Supplied data —
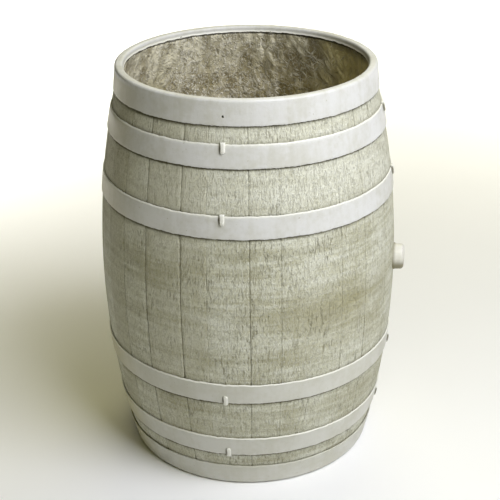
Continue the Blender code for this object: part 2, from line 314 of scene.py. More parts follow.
def make_stave_finish():
    f = Finish("washed_staves", Specular_IOR_Level=0.3)
    pores = f.noise(f.wall, 270, 0.19, 3, 0.62)
    flecks = f.noise(f.wall, 400, 0.36, 2, 0.6, 19)
    grit = f.noise(f.wall, 480, 0.42, 2, 0.65, 37)
    fibres = f.noise(f.wall, 120, 0.05, 3, 0.55, 3)
    saw = f.noise(f.wall, 95, 1, 4, 0.62, 7, level=0.09)
    clouds = f.noise(f.wall, 8, 0.7, 4, 0.6, 11)
    levels = f.noise(f.wall, 24, 1, 3, 0.55, 5, level=0.1)
    groups = f.smooth(f.noise(f.wall, 16, 0.6, 2, 0.5, 29), 0.5, 0.68)
    tint = f.attribute("stave_tint")

    wash = clouds * 0.22 + levels * 0.24 + fibres * 0.1 + saw * 0.3 + grit * 0.14
    f.color = f.ramp(f.smooth(wash, 0.39, 0.61), [
        (0, (0.43, 0.415, 0.28)), (0.5, (0.6, 0.597, 0.465)), (1, (0.725, 0.728, 0.615))])
    f.tint(f.smooth(f.z, 0.6, 0.74) * 0.45, (0.79, 0.792, 0.68))
    dents = f.smooth(pores, 0.47, 0.37)
    scars = f.smooth(pores, 0.43, 0.31) * groups
    raised = f.smooth(flecks, 0.51, 0.64)
    dusty = f.smooth(grit, 0.5, 0.36)
    f.tint(dents * 0.26 + scars * 0.42, (0.225, 0.2, 0.1))
    f.tint(dusty * 0.34, (0.285, 0.262, 0.15))
    f.tint(raised * 0.42, (0.78, 0.78, 0.69))

    # Painted shade: the side opposite the bung lies in shade, so it is darkened to an olive brown,
    # most of all near the top.
    painted_far_side_shade = f.smooth(f.side, -0.45, -0.95) * f.smooth(f.z, 0.56, 0.7)
    f.tint(painted_far_side_shade * 0.45, (0.42, 0.375, 0.17))

    # Each stave took the wash a little differently.
    f.tint(f.smooth(tint, 0.25, 1) * 0.34, (0.365, 0.34, 0.205))

    ragged = f.noise(f.wall, 12, 1, 4, 0.6, 17) * 0.1
    from_stain = distance_to(f, f.wall, -48, 0.466, (0.42, 0.42, 1.35)) + ragged
    f.tint(f.smooth(from_stain, 0.165, 0.06) * 0.7, (0.33, 0.305, 0.165))
    from_band = distance_to(f, f.wall, -79, 0.62, (0.12, 0.12, 1.8)) + ragged
    f.tint(f.smooth(from_band, 0.085, 0.05) * 0.4, (0.3, 0.285, 0.17))

    # Dirt lies in the seams. Along both edges of every hoop lies a line of dirt and painted shade,
    # painted stronger on the shaded side away from the bung.
    groove = f.attribute("groove")
    wander = (f.noise(f.wall, 50, 0.4, 3, 0.6, 23) - 0.5) * 0.0035
    beside = f.ramp((f.z + wander) / HEIGHT, hoop_dirt_and_shade_stops())
    dirt_and_shade = f.smooth(groove * 0.95 + beside * (0.85 + f.smooth(f.side, 0.1, -0.8) * 0.5), 0.02, 1)
    f.tint(dirt_and_shade * 0.88, (0.085, 0.075, 0.032))

    rough = 0.6 + pores * 0.12 + dirt_and_shade * 0.12 - clouds * 0.06
    height = raised * 0.42 + fibres * 0.4 + saw * 0.75 + clouds * 0.6
    height += grit * 0.36 - dents * 0.36 - scars * 0.5
    return f.surface(rough, height, 0.0021)


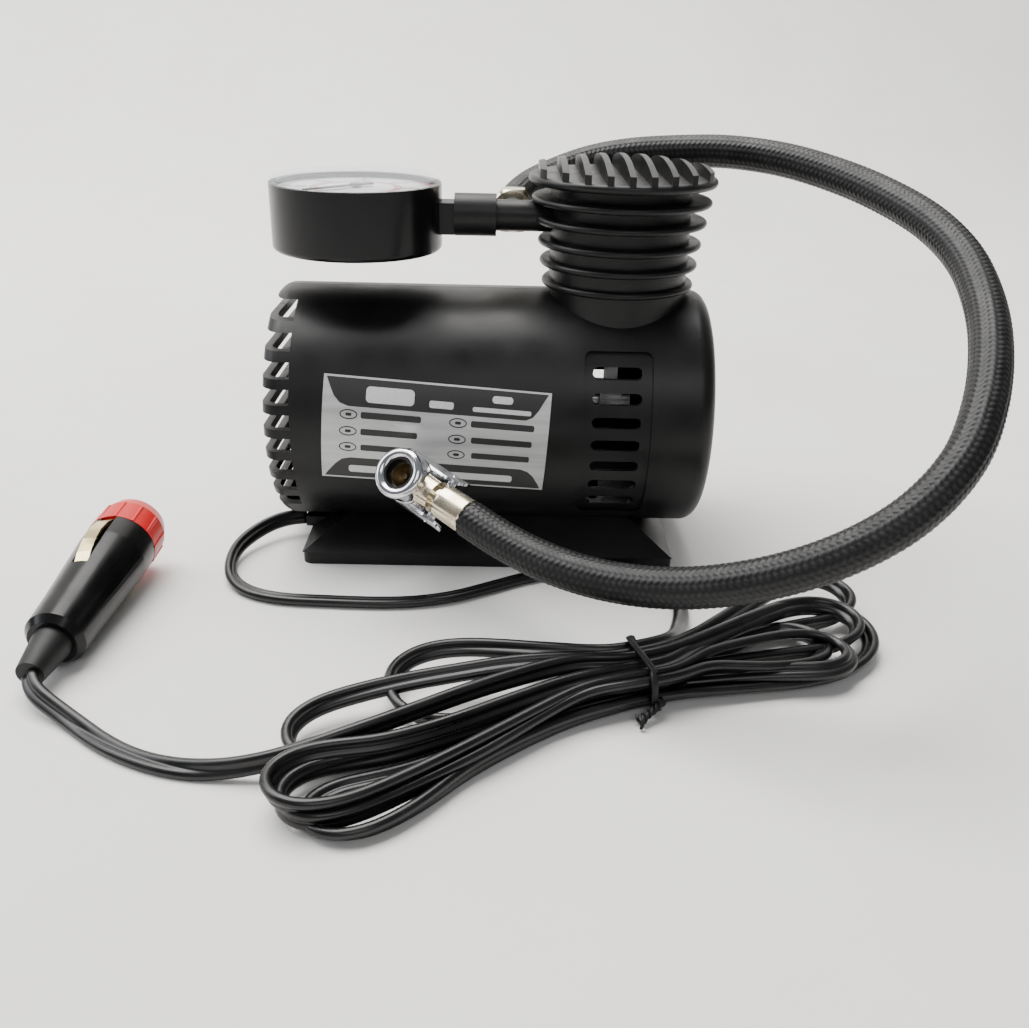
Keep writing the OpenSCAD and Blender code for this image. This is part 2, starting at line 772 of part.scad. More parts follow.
// Crank gear with its axle in one piece and an open seat for the crank pin
module crank_gear() {
    color("gray") difference() {
        union() {
            translate([gear_x[0], 0, crank_z]) rotate([90, 0, 90])
                linear_extrude(gear_x[1] - gear_x[0])
                    rotate(-90 + 180 / crank_teeth) gear_outline(crank_teeth, gear_m, 0.16);
            along_x(plate_x[0] + 0.3, 21, 3, 0, crank_z);
        }
        along_x(gear_x[1] - 3, 30, 1.6, 0, crank_z - throw);
        for (a = [-55, 55]) translate([0, 0, crank_z]) rotate([a, 0, 0])
            along_x(gear_x[0] - 1, 30, 3.4, 0, -10.2);
    }
}

module crank_pin() {
    color("silver") {
        along_x(gear_x[1] + 0.3, 43, 2.5, 0, crank_z - throw);
        along_x(rod_x[1] + 0.3, 44.6, 4.2, 0, crank_z - throw);
    }
}

module connecting_rod() {
    big_end = crank_z - throw;
    color("silver") difference() {
        union() {
            along_x(rod_x[0], rod_x[1], 6, 0, big_end);
            along_x(rod_x[0], rod_x[1], 3.6, 0, wrist_z);
            box([rod_x[0] + 1.5, rod_x[1] - 1.5], [-2.6, 2.6], [big_end + 3, wrist_z - 2]);
        }
        along_x(rod_x[0] - 1, rod_x[1] + 1, 2.53, 0, big_end);
        along_x(rod_x[0] - 1, rod_x[1] + 1, 2.04, 0, wrist_z);
    }
}

module wrist_pin() {
    color("silver") along_x(tower_x - 9.3, tower_x + 9.3, 2, 0, wrist_z);
}

module piston() {
    color("gainsboro") translate([tower_x, 0, wrist_z]) difference() {
        translate([0, 0, -6]) cylinder(r = bore_d / 2 - 0.06, h = 11.3, $fn = 96);
        translate([0, 0, 2.6]) ring_z(bore_d, bore_d / 2 - 1.2, 0, 1.5);
        translate([0, 0, -7]) difference() {
            cylinder(r = 7.4, h = 8.6);
            for (s = [-1, 1]) box([s * 6.5 - 2.2, s * 6.5 + 2.2], [-3.4, 3.4], [-1, 20]);
        }
        box([-4.2, 4.2], [-5.5, 5.5], [-8, 3.9]);
        along_x(-11, 11, 2.02, 0, 0);
    }
}

module piston_seal() {
    color("black") translate([tower_x, 0, wrist_z + 2.63])
        ring_z(bore_d / 2 - 0.03, bore_d / 2 - 1.18, 0, 1.44);
}

module cylinder_sleeve() {
    color("silver") translate([tower_x, 0, 0])
        ring_z(12, bore_d / 2, sleeve_z0, sleeve_z1);
}

module valve_plate() {
    color("silver") translate([tower_x, 0, sleeve_z1]) difference() {
        cylinder(r = flange_r, h = plate_z1 - sleeve_z1);
        translate([0, 0, -1]) cylinder(r = 1.5, h = 5);
        for (a = [45:90:315]) rotate(a) translate([head_bolt_r, 0, -1])
            cylinder(r = 1.6, h = 5);
    }
}

module outlet_valve() {
    color("black") translate([tower_x, 0, plate_z1]) {
        cylinder(r = 2.8, h = 1.6);
        cylinder(r = 1.2, h = 3);
    }
}

module valve_spring() {
    color("silver") translate([tower_x, 0, 0]) ring_z(2.6, 1.4, plate_z1 + 1.62, 107.5);
}

module cylinder_head() {
    color("gray") difference() {
        union() {
            translate([tower_x, 0, plate_z1]) {
                cylinder(r = flange_r, h = 4);
                cylinder(r = 11.6, h = 12);
                for (z = [6, 9]) translate([0, 0, z]) cylinder(r = 17, h = 1.6);
            }
            intersection() {
                along_x(20.52, 30, 5.8, 0, pipe_z);
                box([20, 31], [-8, 8], [plate_z1, 120]);
            }
        }
        translate([tower_x, 0, plate_z1 - 1]) cylinder(r = 2.9, h = 9.5);
        along_x(20, 26.6, 3.55, 0, pipe_z);
        along_x(20, tower_x, 1.8, 0, pipe_z);
        for (a = [45:90:315]) translate([tower_x, 0, plate_z1 - 1]) rotate(a)
            translate([head_bolt_r, 0, 0]) cylinder(r = 1.6, h = 6);
        for (a = [45:90:315]) translate([tower_x, 0, plate_z1 + 4]) rotate(a)
            translate([head_bolt_r, 0, 0]) cylinder(r = 2.9, h = 12);
    }
}

// Four cylinder head screws and two motor screws
module machine_screws() {
    color("gray") for (s = [-1, 1]) {
        along_x(7, 16.5, 1.4, s * 10, motor_z);
        along_x(plate_x[1] + 0.02, plate_x[1] + 2, 2.6, s * 10, motor_z);
    }
    color("gray") for (a = [45:90:315]) translate([tower_x, 0, 0]) rotate(a)
        translate([head_bolt_r, 0, 0]) {
            translate([0, 0, 90]) cylinder(r = 1.25, h = 14);
            translate([0, 0, plate_z1 + 4.02]) cylinder(r = 2.5, h = 2.2);
        }
}

module motor_leads() {
    color("red") for (s = [-1, 1])
        sweep(smooth([[-48, s * 10, motor_z - 0.5], [-48.2, s * 9.2 - 0.5, 27],
            [-48.4, s * 6.8 - 2.6, 21], [-48.6, s * 3.6 - 6.4, 15],
            [-48.8, s * 1.2 - 8.9, 10.5], [-48.9, s * 1.1 - 9.2, 9]], 3), 1.8, 1.8, 8);
}

module cord_grommet() {
    color("black") box([-60, -47], [-13.1, -6.9], [base_t, 7.35]);
}

module cord_lead() {
    color("black") sweep(smooth(lead_path, 2), cord_w, cord_t, 8);
}

module cord_tail() {
    color("black") sweep(smooth(tail_path, 2), cord_w, cord_t, 8);
}

module at_tie() {
    translate(tie_at) rotate(tie_turn) children();
}

module cord_hank() {
    color("black") difference() {
        linear_extrude(hank_h) polygon(closed(hank_outline, 3));
        at_tie() box([-tie_w / 2 - 0.1, tie_w / 2 + 0.1], [-20, 20], [-1, 1.3]);
    }
}

module twist_tie() {
    color("black") at_tie() difference() {
        box([-tie_w / 2, tie_w / 2], [-10.9, 10.9], [0, hank_h + 1.2]);
        box([-tie_w, tie_w], [-9.8, 9.8], [1.1, hank_h + 0.02]);
    }
}

module in_plug() {
    translate(plug_at) rotate(plug_turn) rotate([-90, 0, 0]) children();
}

module plug_body() {
    color("black") in_plug() difference() {
        rotate_extrude($fn = 96) polygon([[0, 0], [10, 0], [10, -8], [8.4, -34],
            [8, -plug_len + 2], [6.5, -plug_len], [0, -plug_len]]);
        translate([0, 0, -plug_len - 1]) cylinder(r = 2.7, h = 16);
        translate([0, 0, -36]) cylinder(r = 4.2, h = 40);
        for (s = [0, 180]) rotate(s + 80) box([5.9, 12], [-2.3, 2.3], [-22, 1]);
    }
}

module plug_collar() {
    color("red") in_plug() difference() {
        union() {
            rotate_extrude($fn = 96) polygon([[0, 0.02], [10.1, 0.02], [9.9, 8.6],
                [8.6, 12.6], [0, 12.6]]);
            for (i = [0:11]) rotate(30 * i) translate([9.7, 0, 0.02])
                cylinder(r = 0.6, h = 8);
        }
        translate([0, 0, -1]) cylinder(r = 3.9, h = 12);
        translate([0, 0, 10]) cylinder(r = 2.8, h = 4);
    }
}

module plug_tip() {
    color("silver") in_plug() {
        translate([0, 0, 6.6]) cylinder(r = 3.8, h = 4.3);
        translate([0, 0, 6.6]) cylinder(r = 2.7, h = 8.4);
        translate([0, 0, 15]) sphere(2.7, $fn = 32);
    }
}

// Sprung side contact, bowed outwards from its root behind the collar
module side_contact(turn) {
    color("gold") in_plug() rotate(turn) translate([0, 2, 0]) rotate([90, 0, 0])
        linear_extrude(4)
            polygon([[7.3, -21.5], [8.1, -21.5], [9.6, -18], [10.9, -13], [11.4, -9],
                [11, -5], [9.8, -1.5], [8, -1.5], [8, -2.5], [9.2, -2.5], [10.2, -5.4],
                [10.6, -9], [10.1, -12.8], [8.8, -17.6], [7.3, -20.5]]);
}

module plug_contact_left() {
    side_contact(260);
}

module plug_contact_right() {
    side_contact(80);
}

module plug_boot() {
    color("black") in_plug() difference() {
        union() {
            translate([0, 0, -plug_len - 12.5]) rotate_extrude($fn = 64)
                polygon([[0, 0], [3.6, 0], [4.8, 9.5], [5.2, 12.48], [0, 12.48]]);
            translate([0, 0, -plug_len - 1]) cylinder(r = 2.65, h = 14);
        }
    }
}

front_housing();
rear_housing();
base_foot();
label_plate();
case_screws();
gauge_case();
gauge_lens();
gauge_dial();
gauge_needle();
gauge_sector();
gauge_movement();
bourdon_tube();
gauge_stem();
collar_nut();
outlet_manifold();
hose_nut();
hose();
hose_ferrule();
chuck_body();
chuck_head();
chuck_seal();
chuck_plunger();
chuck_lever();
chuck_pivot_pin();
motor_can();
motor_magnets();
motor_end_cap();
motor_brushes();
motor_bushes();
motor_shaft();
armature_core();
armature_windings();
commutator();
motor_pinion();
crankcase();
crank_bush();
crank_gear();
crank_pin();
connecting_rod();
wrist_pin();
piston();
piston_seal();
cylinder_sleeve();
valve_plate();
outlet_valve();
valve_spring();
cylinder_head();
machine_screws();
motor_leads();
cord_grommet();
cord_lead();
cord_hank();
cord_tail();
twist_tie();
plug_body();
plug_collar();
plug_tip();
plug_contact_left();
plug_contact_right();
plug_boot();
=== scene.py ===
"""Looks of a portable 12 V tyre inflator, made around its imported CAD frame.

Everything is in the CAD's own frame: +X along the body, -Y the labelled front, Z = 0 the floor.
Lengths in this file are millimetres until they reach Blender, which works in metres. Only the lights
are given in metres.
"""

import json
import math

import bmesh
import bpy
from mathutils import Matrix, Vector


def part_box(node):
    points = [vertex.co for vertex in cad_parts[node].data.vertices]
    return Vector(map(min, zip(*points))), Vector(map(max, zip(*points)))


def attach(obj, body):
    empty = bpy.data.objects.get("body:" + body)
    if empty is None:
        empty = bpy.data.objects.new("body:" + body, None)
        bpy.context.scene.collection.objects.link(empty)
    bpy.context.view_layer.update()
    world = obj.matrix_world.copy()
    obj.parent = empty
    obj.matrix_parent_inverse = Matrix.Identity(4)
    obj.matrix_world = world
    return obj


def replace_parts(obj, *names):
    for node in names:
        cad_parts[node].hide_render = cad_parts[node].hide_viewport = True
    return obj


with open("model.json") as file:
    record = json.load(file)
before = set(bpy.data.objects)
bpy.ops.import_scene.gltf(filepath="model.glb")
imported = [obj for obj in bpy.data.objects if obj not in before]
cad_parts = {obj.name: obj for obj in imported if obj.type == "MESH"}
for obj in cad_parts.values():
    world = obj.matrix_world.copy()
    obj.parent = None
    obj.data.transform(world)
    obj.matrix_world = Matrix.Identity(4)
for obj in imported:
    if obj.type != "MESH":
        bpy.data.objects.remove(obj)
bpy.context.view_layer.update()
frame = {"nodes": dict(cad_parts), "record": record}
MM = 0.001
ROOT = "compressor"


# ---------------------------------------------------------------- camera

CAMERA_AT = (4.8, -314.8, 150.7)
CAMERA_YAW = math.radians(0.68)
CAMERA_PITCH = math.radians(25.06)
CAMERA_ROLL = math.radians(1.39)
CAMERA_LENS = 35.51
CAMERA_SENSOR = 36


def add_camera():
    forward = Vector((
        math.sin(CAMERA_YAW) * math.cos(CAMERA_PITCH),
        math.cos(CAMERA_YAW) * math.cos(CAMERA_PITCH),
        -math.sin(CAMERA_PITCH),
    ))
    level = Vector((math.cos(CAMERA_YAW), -math.sin(CAMERA_YAW), 0))
    down = forward.cross(level)
    right = math.cos(CAMERA_ROLL) * level - math.sin(CAMERA_ROLL) * down
    low = math.sin(CAMERA_ROLL) * level + math.cos(CAMERA_ROLL) * down
    data = bpy.data.cameras.new("camera")
    data.lens = CAMERA_LENS
    data.sensor_width = CAMERA_SENSOR
    data.clip_start = 0.01
    camera = bpy.data.objects.new("camera", data)
    turn = Matrix((right, -low, -forward)).transposed()
    camera.matrix_world = Matrix.Translation(Vector(CAMERA_AT) * MM) @ turn.to_4x4()
    bpy.context.scene.collection.objects.link(camera)
    bpy.context.scene.camera = camera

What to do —
Output only the lines from the one containing "front_housing();" through the one containing "zip(*points))), Vector(map(max, zip(*points)))", inclusive, exactly as written.

Answer to this problem —
front_housing();
rear_housing();
base_foot();
label_plate();
case_screws();
gauge_case();
gauge_lens();
gauge_dial();
gauge_needle();
gauge_sector();
gauge_movement();
bourdon_tube();
gauge_stem();
collar_nut();
outlet_manifold();
hose_nut();
hose();
hose_ferrule();
chuck_body();
chuck_head();
chuck_seal();
chuck_plunger();
chuck_lever();
chuck_pivot_pin();
motor_can();
motor_magnets();
motor_end_cap();
motor_brushes();
motor_bushes();
motor_shaft();
armature_core();
armature_windings();
commutator();
motor_pinion();
crankcase();
crank_bush();
crank_gear();
crank_pin();
connecting_rod();
wrist_pin();
piston();
piston_seal();
cylinder_sleeve();
valve_plate();
outlet_valve();
valve_spring();
cylinder_head();
machine_screws();
motor_leads();
cord_grommet();
cord_lead();
cord_hank();
cord_tail();
twist_tie();
plug_body();
plug_collar();
plug_tip();
plug_contact_left();
plug_contact_right();
plug_boot();
=== scene.py ===
"""Looks of a portable 12 V tyre inflator, made around its imported CAD frame.

Everything is in the CAD's own frame: +X along the body, -Y the labelled front, Z = 0 the floor.
Lengths in this file are millimetres until they reach Blender, which works in metres. Only the lights
are given in metres.
"""

import json
import math

import bmesh
import bpy
from mathutils import Matrix, Vector


def part_box(node):
    points = [vertex.co for vertex in cad_parts[node].data.vertices]
    return Vector(map(min, zip(*points))), Vector(map(max, zip(*points)))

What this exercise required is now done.